How old is Ezra now and how is he doing? Is he eating a wider selection of foods or is this an area that is still an issue? 

Ezra is 8. He's doing well, still at that wonderful school that gives him support and therapies throughout the day, but in ways that are fun for him. He's also getting music therapy there, which is so fun for him. He's answering most questions (still not why - cause and effect is their next big push with him at his school), and is much more communicative in general. He's been making up stories with his stuffed animals and narrating them. He's good! You know how this is - so hard to say. Of course I believe he's doing great. He's always developing and growing and thrilling us. But then there are those times we feel that grief about what will be. My most honest answer to this question is: I don't know. He's happy and thriving emotionally and cognitively and physically. This is enough, maybe. The eating: ugh! It's still pretty bad. They've gotten him to eat a few more things at school - bananas, fruit leather, applesauce, and lettuce from the garden. He drinks his milk now from a straw and will drink water (and chews ice, though - hello, pica). So, yes, still an issue.

How much time has elapsed since finishing the book and its publication?

I guess a good three years since I finished when he was 5 and now he's 8. 

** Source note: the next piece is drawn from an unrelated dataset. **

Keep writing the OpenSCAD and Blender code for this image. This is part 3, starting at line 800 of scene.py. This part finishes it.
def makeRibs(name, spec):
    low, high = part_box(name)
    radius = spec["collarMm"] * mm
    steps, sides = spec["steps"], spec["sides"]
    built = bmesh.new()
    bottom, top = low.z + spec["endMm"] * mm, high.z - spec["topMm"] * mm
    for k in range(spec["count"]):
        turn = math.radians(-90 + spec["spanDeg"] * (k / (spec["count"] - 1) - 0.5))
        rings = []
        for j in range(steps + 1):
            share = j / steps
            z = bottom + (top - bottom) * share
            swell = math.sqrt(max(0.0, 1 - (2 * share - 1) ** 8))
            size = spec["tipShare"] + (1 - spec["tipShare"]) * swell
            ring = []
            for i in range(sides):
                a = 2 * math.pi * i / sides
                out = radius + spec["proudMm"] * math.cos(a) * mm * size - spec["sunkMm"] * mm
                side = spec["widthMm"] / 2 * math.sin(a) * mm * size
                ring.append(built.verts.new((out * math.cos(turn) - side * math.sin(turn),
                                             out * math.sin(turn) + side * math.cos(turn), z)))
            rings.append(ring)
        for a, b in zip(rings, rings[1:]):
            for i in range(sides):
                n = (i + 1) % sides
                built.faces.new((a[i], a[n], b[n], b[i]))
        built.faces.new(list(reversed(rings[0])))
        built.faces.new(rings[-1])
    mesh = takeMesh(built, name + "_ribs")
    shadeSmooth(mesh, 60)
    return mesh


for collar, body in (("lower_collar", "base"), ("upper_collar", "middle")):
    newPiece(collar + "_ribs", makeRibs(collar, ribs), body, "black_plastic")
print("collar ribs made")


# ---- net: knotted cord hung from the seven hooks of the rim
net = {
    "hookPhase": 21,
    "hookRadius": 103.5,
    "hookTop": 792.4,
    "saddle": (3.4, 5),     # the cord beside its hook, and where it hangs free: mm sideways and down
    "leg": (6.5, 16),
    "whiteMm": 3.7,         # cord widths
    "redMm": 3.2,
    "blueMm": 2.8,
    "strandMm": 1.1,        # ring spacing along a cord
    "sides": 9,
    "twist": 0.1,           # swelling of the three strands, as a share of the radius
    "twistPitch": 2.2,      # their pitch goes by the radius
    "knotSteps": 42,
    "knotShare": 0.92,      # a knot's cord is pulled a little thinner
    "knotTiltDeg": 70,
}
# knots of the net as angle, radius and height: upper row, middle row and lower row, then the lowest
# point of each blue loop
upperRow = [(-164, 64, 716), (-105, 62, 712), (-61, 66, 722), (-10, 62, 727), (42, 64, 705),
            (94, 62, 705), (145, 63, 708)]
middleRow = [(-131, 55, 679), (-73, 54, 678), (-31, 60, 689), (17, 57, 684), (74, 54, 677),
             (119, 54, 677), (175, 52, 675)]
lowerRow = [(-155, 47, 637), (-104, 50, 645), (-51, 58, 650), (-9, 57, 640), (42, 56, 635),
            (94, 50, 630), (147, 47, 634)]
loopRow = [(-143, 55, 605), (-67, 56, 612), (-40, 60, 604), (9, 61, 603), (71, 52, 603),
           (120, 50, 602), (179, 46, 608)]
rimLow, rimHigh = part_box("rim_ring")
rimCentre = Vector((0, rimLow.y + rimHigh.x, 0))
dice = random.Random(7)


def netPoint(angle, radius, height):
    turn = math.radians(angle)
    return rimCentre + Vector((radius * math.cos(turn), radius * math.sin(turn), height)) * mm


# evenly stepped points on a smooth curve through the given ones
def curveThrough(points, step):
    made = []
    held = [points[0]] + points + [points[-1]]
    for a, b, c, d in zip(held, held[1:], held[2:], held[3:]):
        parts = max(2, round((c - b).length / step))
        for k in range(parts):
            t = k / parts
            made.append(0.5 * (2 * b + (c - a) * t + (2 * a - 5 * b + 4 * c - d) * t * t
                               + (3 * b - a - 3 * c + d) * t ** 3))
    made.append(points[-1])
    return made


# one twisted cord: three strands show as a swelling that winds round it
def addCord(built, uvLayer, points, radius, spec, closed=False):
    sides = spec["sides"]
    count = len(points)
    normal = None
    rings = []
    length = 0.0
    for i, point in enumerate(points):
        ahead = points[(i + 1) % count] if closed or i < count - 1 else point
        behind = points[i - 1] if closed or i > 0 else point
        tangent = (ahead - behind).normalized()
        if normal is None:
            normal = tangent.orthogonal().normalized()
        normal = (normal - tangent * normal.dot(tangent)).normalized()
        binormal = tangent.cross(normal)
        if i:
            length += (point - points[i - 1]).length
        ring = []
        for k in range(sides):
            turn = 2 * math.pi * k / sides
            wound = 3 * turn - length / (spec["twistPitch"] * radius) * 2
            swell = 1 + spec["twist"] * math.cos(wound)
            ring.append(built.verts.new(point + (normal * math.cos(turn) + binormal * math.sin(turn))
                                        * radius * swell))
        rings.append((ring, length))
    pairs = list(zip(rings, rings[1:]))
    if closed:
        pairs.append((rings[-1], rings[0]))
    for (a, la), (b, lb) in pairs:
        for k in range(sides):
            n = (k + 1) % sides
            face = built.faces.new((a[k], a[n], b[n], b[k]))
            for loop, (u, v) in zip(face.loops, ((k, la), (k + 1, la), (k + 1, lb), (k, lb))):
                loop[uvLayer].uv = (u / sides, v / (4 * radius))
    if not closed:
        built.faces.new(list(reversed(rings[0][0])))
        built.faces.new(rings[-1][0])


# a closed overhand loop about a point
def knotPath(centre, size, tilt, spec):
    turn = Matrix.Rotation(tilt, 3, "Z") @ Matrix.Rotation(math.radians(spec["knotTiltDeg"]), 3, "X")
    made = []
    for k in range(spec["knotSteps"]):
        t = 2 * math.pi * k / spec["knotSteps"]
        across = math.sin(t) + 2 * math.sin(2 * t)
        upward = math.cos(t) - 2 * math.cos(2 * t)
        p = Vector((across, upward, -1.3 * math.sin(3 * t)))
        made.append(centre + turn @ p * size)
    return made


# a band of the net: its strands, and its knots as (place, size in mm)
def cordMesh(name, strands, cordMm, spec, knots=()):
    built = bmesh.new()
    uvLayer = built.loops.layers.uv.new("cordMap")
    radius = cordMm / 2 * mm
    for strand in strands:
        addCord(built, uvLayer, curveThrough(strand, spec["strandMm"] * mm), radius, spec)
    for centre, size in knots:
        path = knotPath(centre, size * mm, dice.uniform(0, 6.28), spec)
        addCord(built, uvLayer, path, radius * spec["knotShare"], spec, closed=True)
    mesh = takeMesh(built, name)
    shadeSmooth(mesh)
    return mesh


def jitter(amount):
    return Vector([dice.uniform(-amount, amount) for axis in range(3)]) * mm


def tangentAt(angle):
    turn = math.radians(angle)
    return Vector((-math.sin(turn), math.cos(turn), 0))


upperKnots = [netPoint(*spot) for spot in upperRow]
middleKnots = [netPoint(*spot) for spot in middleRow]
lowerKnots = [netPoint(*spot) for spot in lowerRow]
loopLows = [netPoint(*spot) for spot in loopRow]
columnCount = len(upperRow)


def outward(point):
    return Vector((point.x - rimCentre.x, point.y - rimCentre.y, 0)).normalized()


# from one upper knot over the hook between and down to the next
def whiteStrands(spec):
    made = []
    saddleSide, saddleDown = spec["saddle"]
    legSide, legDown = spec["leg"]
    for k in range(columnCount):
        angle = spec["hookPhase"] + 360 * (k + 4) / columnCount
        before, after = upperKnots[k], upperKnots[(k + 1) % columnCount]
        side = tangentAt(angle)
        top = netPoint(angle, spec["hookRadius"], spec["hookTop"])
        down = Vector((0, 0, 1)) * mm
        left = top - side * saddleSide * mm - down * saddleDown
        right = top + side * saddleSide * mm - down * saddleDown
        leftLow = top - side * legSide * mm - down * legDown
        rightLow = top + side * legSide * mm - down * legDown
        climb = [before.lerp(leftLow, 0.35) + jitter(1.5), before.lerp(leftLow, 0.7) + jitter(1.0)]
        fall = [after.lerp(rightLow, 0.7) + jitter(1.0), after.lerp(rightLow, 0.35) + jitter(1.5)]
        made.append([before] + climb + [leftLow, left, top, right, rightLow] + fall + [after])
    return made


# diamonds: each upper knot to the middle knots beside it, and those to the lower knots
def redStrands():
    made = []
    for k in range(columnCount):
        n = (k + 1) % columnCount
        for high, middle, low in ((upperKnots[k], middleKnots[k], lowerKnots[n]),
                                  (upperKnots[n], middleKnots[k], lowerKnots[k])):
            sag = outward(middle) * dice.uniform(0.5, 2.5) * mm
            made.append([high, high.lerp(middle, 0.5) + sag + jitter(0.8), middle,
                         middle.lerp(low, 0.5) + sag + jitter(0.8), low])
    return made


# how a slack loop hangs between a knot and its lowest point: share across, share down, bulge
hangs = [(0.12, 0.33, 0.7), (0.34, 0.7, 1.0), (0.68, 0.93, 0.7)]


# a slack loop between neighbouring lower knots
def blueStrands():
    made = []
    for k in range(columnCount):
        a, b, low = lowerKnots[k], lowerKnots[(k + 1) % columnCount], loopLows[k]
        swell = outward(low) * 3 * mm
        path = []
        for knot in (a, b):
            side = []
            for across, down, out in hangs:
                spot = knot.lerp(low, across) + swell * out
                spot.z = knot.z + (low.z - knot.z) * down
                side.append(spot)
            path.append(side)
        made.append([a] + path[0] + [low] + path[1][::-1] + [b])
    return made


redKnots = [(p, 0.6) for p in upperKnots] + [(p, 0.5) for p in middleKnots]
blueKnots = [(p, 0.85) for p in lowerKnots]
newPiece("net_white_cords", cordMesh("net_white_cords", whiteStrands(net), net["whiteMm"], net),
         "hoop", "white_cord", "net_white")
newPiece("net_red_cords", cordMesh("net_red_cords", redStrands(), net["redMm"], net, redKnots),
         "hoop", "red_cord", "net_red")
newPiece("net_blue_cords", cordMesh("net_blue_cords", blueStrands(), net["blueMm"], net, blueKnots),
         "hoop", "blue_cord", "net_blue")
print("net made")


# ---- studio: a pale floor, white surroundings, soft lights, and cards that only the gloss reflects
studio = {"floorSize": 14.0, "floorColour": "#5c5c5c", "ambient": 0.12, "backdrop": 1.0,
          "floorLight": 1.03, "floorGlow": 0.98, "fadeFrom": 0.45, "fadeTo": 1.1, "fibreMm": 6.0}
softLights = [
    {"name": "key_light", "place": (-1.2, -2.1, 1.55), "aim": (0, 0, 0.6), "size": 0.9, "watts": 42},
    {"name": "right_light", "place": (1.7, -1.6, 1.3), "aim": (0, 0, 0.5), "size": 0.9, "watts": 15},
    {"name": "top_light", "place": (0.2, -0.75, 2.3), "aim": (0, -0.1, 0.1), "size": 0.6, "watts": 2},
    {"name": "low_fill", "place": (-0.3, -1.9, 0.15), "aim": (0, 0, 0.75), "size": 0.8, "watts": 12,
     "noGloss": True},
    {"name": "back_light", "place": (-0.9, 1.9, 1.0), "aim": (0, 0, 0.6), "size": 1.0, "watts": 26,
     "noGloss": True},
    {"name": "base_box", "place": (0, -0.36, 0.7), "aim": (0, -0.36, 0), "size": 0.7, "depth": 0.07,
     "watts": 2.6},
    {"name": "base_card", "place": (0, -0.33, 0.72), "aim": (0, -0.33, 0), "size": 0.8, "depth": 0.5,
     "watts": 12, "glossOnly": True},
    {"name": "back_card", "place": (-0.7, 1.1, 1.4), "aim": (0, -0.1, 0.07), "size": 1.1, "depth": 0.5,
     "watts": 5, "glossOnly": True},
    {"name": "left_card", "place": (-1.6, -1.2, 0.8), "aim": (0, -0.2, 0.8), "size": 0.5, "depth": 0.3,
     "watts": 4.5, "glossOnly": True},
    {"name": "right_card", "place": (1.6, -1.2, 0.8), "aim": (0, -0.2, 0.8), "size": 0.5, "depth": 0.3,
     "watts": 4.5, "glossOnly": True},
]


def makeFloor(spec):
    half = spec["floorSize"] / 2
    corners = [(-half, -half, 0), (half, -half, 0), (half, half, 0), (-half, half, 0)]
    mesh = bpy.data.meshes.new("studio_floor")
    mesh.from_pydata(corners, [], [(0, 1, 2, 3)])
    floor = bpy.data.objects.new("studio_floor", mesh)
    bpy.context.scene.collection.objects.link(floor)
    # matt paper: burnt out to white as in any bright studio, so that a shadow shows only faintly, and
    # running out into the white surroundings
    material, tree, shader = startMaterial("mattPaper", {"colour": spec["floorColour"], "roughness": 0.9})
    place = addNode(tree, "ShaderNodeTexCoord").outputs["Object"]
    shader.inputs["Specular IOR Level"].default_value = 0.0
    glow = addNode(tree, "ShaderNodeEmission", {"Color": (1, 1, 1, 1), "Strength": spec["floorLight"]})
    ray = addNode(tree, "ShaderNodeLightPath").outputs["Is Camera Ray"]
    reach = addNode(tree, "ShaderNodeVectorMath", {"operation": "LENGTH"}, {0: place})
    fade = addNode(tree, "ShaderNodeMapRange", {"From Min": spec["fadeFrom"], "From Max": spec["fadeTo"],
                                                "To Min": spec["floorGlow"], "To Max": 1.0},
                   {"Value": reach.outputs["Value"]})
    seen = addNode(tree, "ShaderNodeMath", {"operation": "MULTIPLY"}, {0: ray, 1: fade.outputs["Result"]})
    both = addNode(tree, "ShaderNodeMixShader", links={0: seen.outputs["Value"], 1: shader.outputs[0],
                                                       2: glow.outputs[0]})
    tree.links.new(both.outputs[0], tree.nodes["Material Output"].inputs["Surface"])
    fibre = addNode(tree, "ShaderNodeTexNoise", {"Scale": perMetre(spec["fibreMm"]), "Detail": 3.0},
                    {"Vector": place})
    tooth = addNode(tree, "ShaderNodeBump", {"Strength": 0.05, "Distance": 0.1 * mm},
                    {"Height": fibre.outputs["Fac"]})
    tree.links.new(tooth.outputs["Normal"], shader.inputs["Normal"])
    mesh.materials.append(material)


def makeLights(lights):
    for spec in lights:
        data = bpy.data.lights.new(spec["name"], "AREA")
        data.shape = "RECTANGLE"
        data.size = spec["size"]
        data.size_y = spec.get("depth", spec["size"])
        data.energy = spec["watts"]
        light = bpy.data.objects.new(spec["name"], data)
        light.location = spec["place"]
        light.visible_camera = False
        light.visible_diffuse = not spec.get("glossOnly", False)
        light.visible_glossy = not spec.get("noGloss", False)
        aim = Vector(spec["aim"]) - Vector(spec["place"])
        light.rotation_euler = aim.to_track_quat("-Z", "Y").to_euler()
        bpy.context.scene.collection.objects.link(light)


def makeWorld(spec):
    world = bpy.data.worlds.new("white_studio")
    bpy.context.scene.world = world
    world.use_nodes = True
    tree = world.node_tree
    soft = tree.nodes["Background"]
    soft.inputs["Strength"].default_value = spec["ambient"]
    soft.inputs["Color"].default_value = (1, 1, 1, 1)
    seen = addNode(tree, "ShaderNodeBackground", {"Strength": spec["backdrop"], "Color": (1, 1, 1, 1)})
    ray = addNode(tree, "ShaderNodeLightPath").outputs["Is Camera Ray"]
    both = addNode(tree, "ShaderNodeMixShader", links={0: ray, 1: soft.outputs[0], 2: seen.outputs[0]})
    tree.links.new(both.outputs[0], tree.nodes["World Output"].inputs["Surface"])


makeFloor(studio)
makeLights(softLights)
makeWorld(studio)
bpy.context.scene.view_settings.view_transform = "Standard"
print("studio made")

In the closing chapter, you focus on your relationship with Ezra, but I'm sure readers will wonder, as I did, how your relationship with your husband is, if the two of you were able to overcome some of the issues you were struggling with, as well as how Griffin and Ezra's relationship has continued to grow and evolve.
Michael and I are great friends and co-parents, but we are divorced. We both have discussed the possibility that we might have still made it somehow, but now I'm with someone else, and I'm happy. There's still some sadness about it of course. If I could have my way I would somehow have him and my new partner with me all the time, but...obviously, that isn't going to happen. Something cool, though, is my new partner has two kids - 8 and 4 - and that's been such a great addition to my kids' lives. They love and sort of protect Ezra (especially the older one, a girl), and I love that he is surrounded by more typical children all the time. For Griffin, it means he gets to have some typical siblings to play with, which is so nice for him. That said, Griffin and Ezra absolutely adore each other. They have their own special way of playing. Sometimes I have no idea what Ezra wants, so I ask Griffin, and he says, "Oh, yeah, he wants xyz," like it's the most obvious thing in the world. They have an unspoken knowledge of one another. And Ezra loves Griffin so much - I'd say he's possibly his favorite person in the world. He always needs to know where he is and prefers to be with him as much as possible. It's so lovely.

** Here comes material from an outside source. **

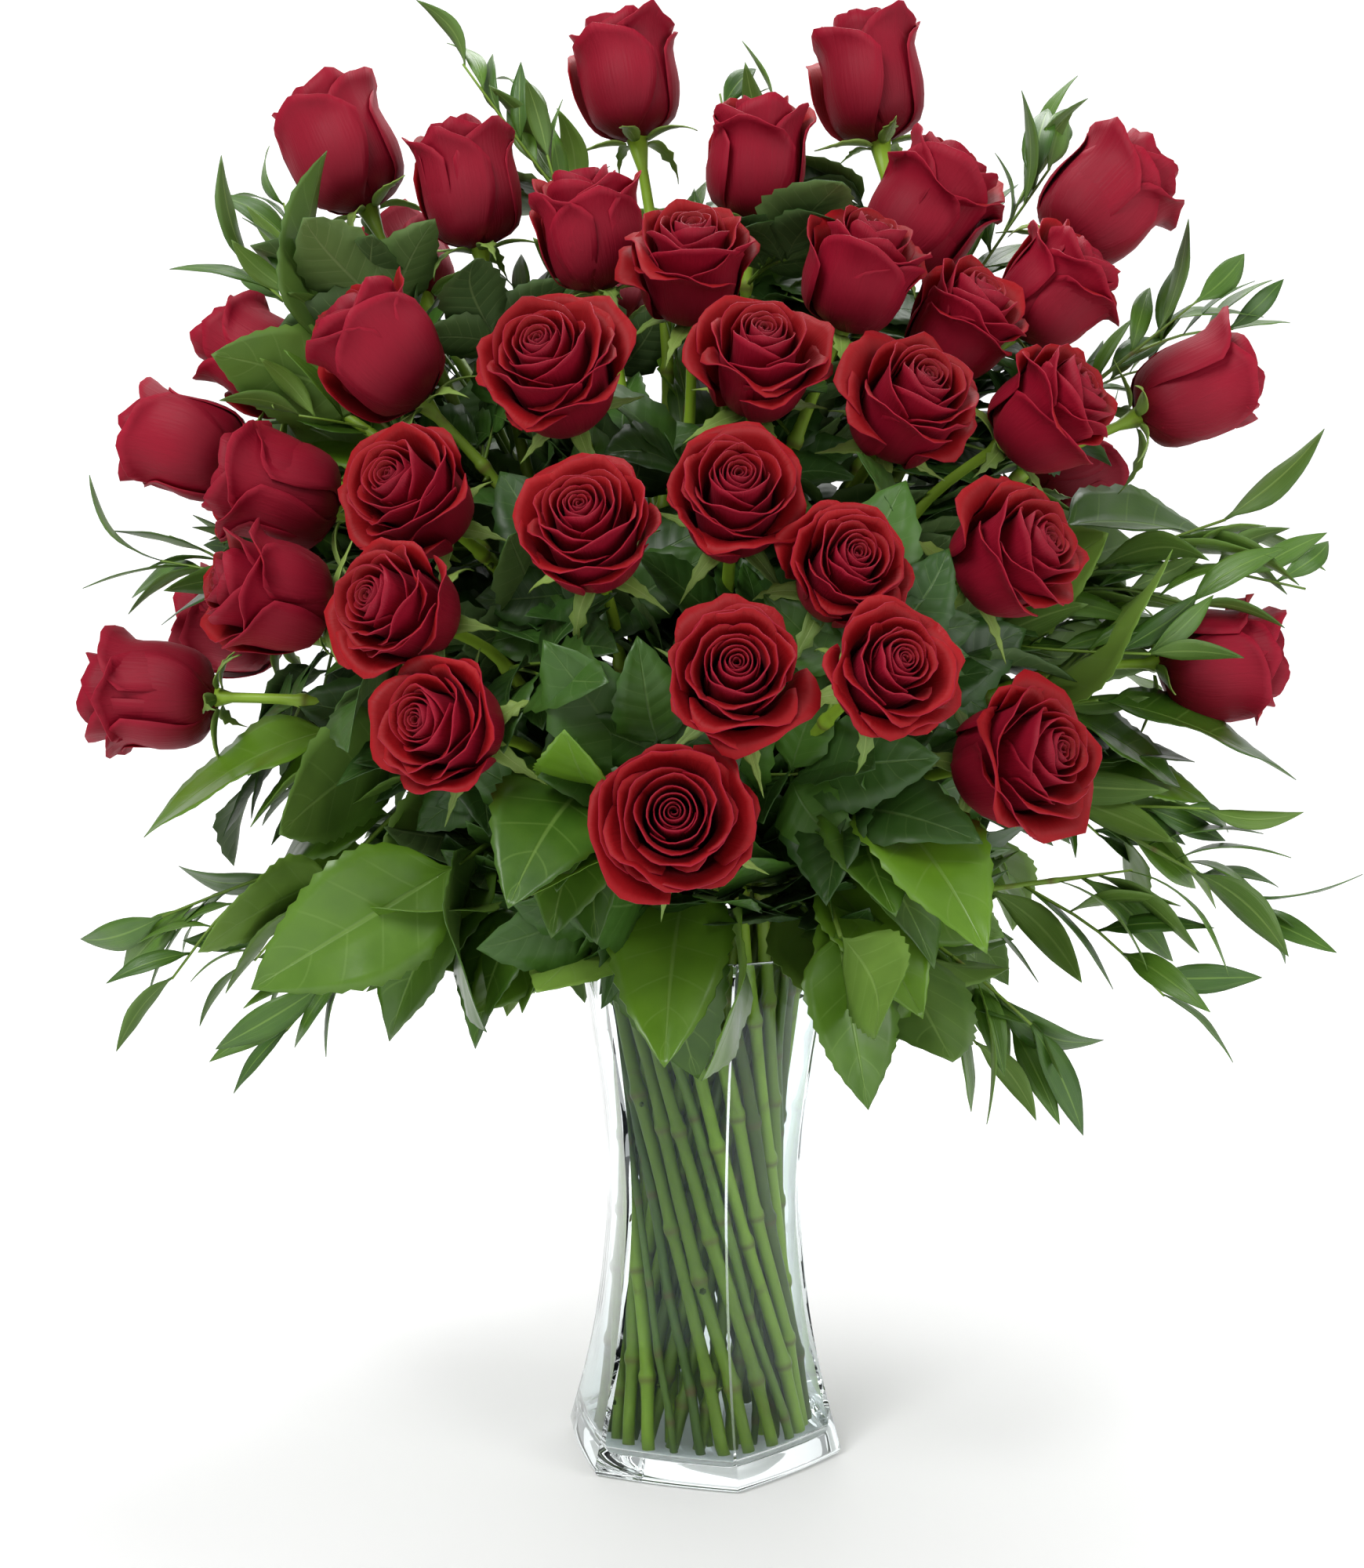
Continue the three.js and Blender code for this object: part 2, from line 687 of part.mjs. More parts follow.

One thing that seems clear in the memoir is that you faced a lot of judgments from people (something all special needs parents can deal with). Even where we should be at least sympathetic to other parents' struggles, it feels like the judgment from other special needs parents can be harsher than those who don't face the same obstacles. What words of advice would you offer to parents new to this world and the online community, specifically?

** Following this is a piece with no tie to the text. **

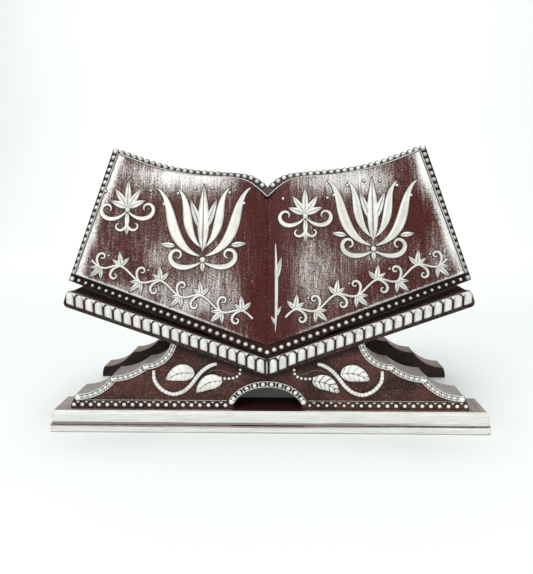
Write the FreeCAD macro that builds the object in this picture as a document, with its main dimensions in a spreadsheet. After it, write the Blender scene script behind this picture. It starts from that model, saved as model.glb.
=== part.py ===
import FreeCAD, Part
import math
import os

import Sketcher
from FreeCAD import Placement, Rotation, Vector

# Decorative table stand: an open book leans on two wing boards that meet in a V, carried by a
# front and a rear leg panel. The front panel stands on a plinth bar.
# Frame: +Z up, +X right, the front faces -Y, origin at the middle of the footprint.

SIZES = [
    # footprint and plinth bar
    ("depth", 101), ("plinth_half", 110.8), ("plinth_depth", 22), ("plinth_height", 11.2),
    ("lip_height", 3.6), ("lip_step", 0.9), ("groove_height", 0.9),
    ("plinth_round", 1.5), ("plinth_bevel", 1.3),
    # leg panels: half outline from the foot to the top of the V, heights over the panel's foot
    ("front_y", 3.7), ("front_thick", 15.2), ("rear_thick", 14.8), ("foot_swell", 0.5),
    ("front_foot_x", 101.6), ("front_end_x", 98.0), ("front_end_z", 8.0),
    ("front_one_x", 78.7), ("front_one_z", 17.9), ("front_two_x", 61.9), ("front_two_z", 24.3),
    ("front_top_x", 48), ("front_top_z", 35.8), ("front_vee_z", 18.7),
    ("rear_foot_x", 113), ("rear_end_x", 111.4), ("rear_end_z", 7.0),
    ("rear_one_x", 91.9), ("rear_one_z", 16.9), ("rear_two_x", 74.6), ("rear_two_z", 24.6),
    ("rear_top_x", 52), ("rear_top_z", 48.41), ("rear_vee_z", 29.9),
    ("arch_half", 17.6), ("arch_rise", 12.1),
    # bands, beads and leaves on the front panel
    ("band_width", 3.1), ("band_thick", 1.2), ("band_foot", 3.7),
    ("bead_radius", 1.15), ("base_count", 19), ("base_pitch", 4.34), ("base_start", 21.4),
    ("base_bead_z", 2.35), ("stem_half", 1.1), ("relief_thick", 1.2),
    ("tendril_radius", 0.8), ("tendril_pitch", 2.15),
    # V boards and their moulded front rails
    ("vee_slope", 0.356), ("wing_z", 29.9), ("wing_rise", 7.65), ("wing_x", 100.2),
    ("rail_y", 1.0), ("rail_deep", 3.4), ("rail_rise", 8.8), ("rail_over", 0.6), ("rail_round", 2.4),
    ("tooth_count", 21), ("tooth_pitch", 4.97), ("tooth_first", 3.2), ("tooth_half", 1.95),
    ("tooth_foot", 1.7), ("tooth_high", 6.3), ("tooth_crown", 1.5), ("tooth_thick", 1.0),
    ("divider_half", 0.55), ("divider_low", 1.6), ("divider_high", 7.2),
    # book: a leaning plane with X across, Y up the page, Z out of the page
    ("book_tilt", 72), ("book_y", 4.8), ("book_z", 38.87), ("cover_thick", 4.0), ("rim", 3.8),
    ("cover_x", 103.2), ("cover_low", 39.0), ("cover_top_x", 82.8), ("cover_top", 110.3),
    ("cover_waist_x", 51.5), ("cover_waist", 100.0), ("cover_crown_x", 24), ("cover_crown", 96.6),
    ("cover_shoulder_x", 9), ("cover_shoulder", 94.63), ("cover_notch", 88.4),
    ("page_gutter_x", 0.12), ("page_foot", 5.5), ("page_low_x", 99.3), ("page_low", 41.95),
    ("page_notch", 82.0), ("page_gutter", 0.9), ("page_swell", 2.36), ("page_hump", 3.8),
    ("page_mid", 2.6), ("page_edge", 2.2), ("frame_width", 0.8), ("frame_high", 2.7),
    ("ornament_high", 0.9), ("rim_bead", 1.35), ("rim_inset", 1.75), ("rim_pitch", 3.58),
    ("rim_side_count", 19), ("low_count", 28), ("low_inset", 1.9), ("low_lift", 2.0),
    # gussets behind the book
    ("rest_x", 34), ("rest_thick", 7), ("rest_low", 6), ("rest_top", 74), ("rest_head", 4),
    ("rest_foot", 58),
]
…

That's such a good point and such a hard question too. I think you're right about special needs parents, and I would guess it's because we are so often stumbling and grasping onto things. Add to that the online world where most everyone treats each other like garbage (I think of it the same way as when people are in their cars). So, I guess the only words of advice I have are to be careful out there. Know that this is true about much of the special needs world. Finding friends in the special needs world is so important, but it definitely takes a while to filter out the people who will make you feel bad. I have some friends from the online worlds I joined who I think are fantastic, but my closest friends are in real life, from Ezra's school.